**Supplied information**
■ ■ ■ ■ ■ ■ ■
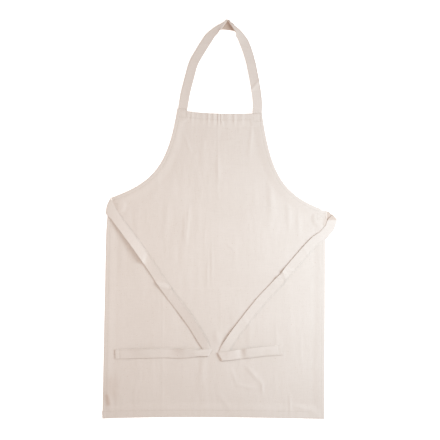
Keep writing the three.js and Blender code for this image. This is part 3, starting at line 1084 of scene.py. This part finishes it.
■ ■ ■ ■ ■ ■ ■
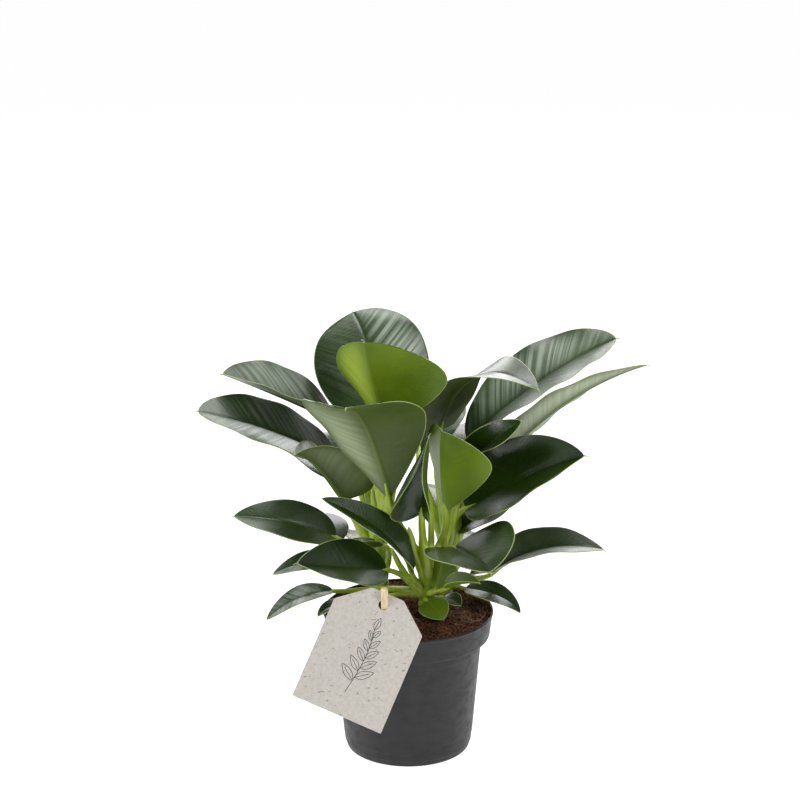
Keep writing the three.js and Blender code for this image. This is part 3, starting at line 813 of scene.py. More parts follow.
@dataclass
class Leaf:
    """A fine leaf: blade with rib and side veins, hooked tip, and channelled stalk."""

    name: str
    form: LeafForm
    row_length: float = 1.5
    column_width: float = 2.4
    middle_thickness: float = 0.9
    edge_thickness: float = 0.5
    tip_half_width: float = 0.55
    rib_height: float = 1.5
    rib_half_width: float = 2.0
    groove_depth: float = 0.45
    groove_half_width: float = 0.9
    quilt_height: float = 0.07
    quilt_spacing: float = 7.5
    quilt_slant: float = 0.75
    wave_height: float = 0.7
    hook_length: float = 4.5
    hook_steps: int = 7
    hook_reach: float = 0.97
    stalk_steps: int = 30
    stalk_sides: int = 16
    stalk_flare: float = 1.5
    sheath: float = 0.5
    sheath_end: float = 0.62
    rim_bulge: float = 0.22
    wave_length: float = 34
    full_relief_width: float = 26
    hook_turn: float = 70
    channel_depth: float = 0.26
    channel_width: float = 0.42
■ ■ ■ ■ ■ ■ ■
**What to do**
Output exactly those lines that lie from the line with "More parts follow." through the line with "channel_width: float = 0.42", with both of those lines included.

**Solution to this task**
Keep writing the three.js and Blender code for this image. This is part 3, starting at line 813 of scene.py. More parts follow.
@dataclass
class Leaf:
    """A fine leaf: blade with rib and side veins, hooked tip, and channelled stalk."""

    name: str
    form: LeafForm
    row_length: float = 1.5
    column_width: float = 2.4
    middle_thickness: float = 0.9
    edge_thickness: float = 0.5
    tip_half_width: float = 0.55
    rib_height: float = 1.5
    rib_half_width: float = 2.0
    groove_depth: float = 0.45
    groove_half_width: float = 0.9
    quilt_height: float = 0.07
    quilt_spacing: float = 7.5
    quilt_slant: float = 0.75
    wave_height: float = 0.7
    hook_length: float = 4.5
    hook_steps: int = 7
    hook_reach: float = 0.97
    stalk_steps: int = 30
    stalk_sides: int = 16
    stalk_flare: float = 1.5
    sheath: float = 0.5
    sheath_end: float = 0.62
    rim_bulge: float = 0.22
    wave_length: float = 34
    full_relief_width: float = 26
    hook_turn: float = 70
    channel_depth: float = 0.26
    channel_width: float = 0.42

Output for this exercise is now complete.